‘The New Yorker’: Nourishing Creativity
June 12, 2008 | Read Time: 1 minute
The Church of the Holy Apostles, in New York, “is a church only two-sevenths of the time,” writes Ian Frazier in The New Yorker (May 26). The rest of the time, it’s the largest soup kitchen in New York City, serving roughly 1,200 meals each day.
Mr. Frazier, who’s long taught a writer’s workshop at the kitchen, recalls the people he’s met there. He writes of Sundance, a hobo, who “wrote about etiquette in hobo camps and told me where to go in the Newark train yards if I wanted to hop long-distance freight trains.” Then there’s Donald, who wrote a book-length memoir, in blue ballpoint about being homeless, and got an opinion article published in The New York Times.

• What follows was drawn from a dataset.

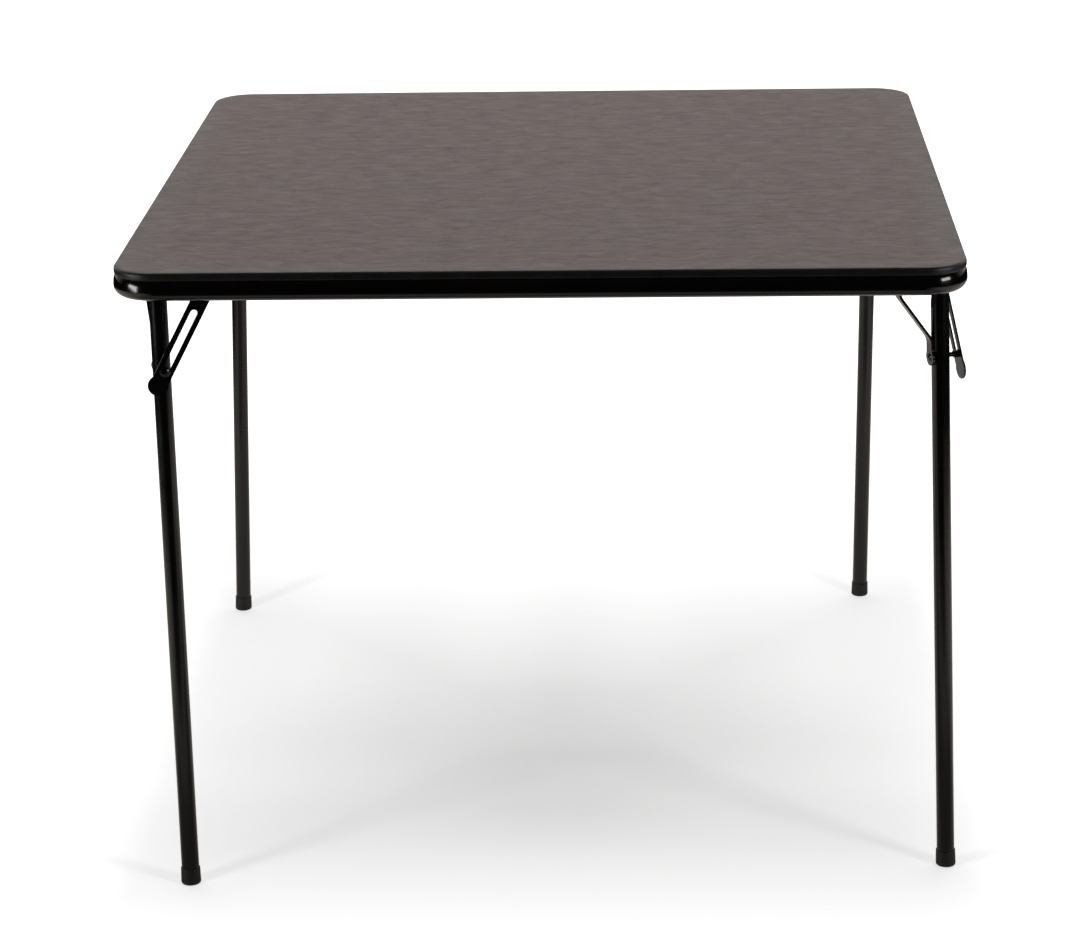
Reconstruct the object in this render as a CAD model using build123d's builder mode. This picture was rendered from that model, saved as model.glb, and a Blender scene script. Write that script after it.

The charity needs about $2.7-million each year to keep operating. Roughly 35 percent of the money comes from individuals. Their contributions are generally reliable, says Mr. Frazier.
But the support of governments and foundations is not.
Foundations’ moods can change, says Mr. Frazier. “Recently, foundation charity has been more focused on ‘making a difference,’ an idea that works against the soup kitchen, which changes people from hungry to not, but invisibly,” he says.
The soup kitchen has also found it hard to keep up with increasing demands for “measurable outcomes.” The kitchen can’t easily track the impact of its food and other services on the transient population it serves.
In the past 18 months, several big foundations have dropped their support, and no new ones have been found.
“There’s enough money for now, and for a while, but the future is unclear,” writes Mr. Frazier.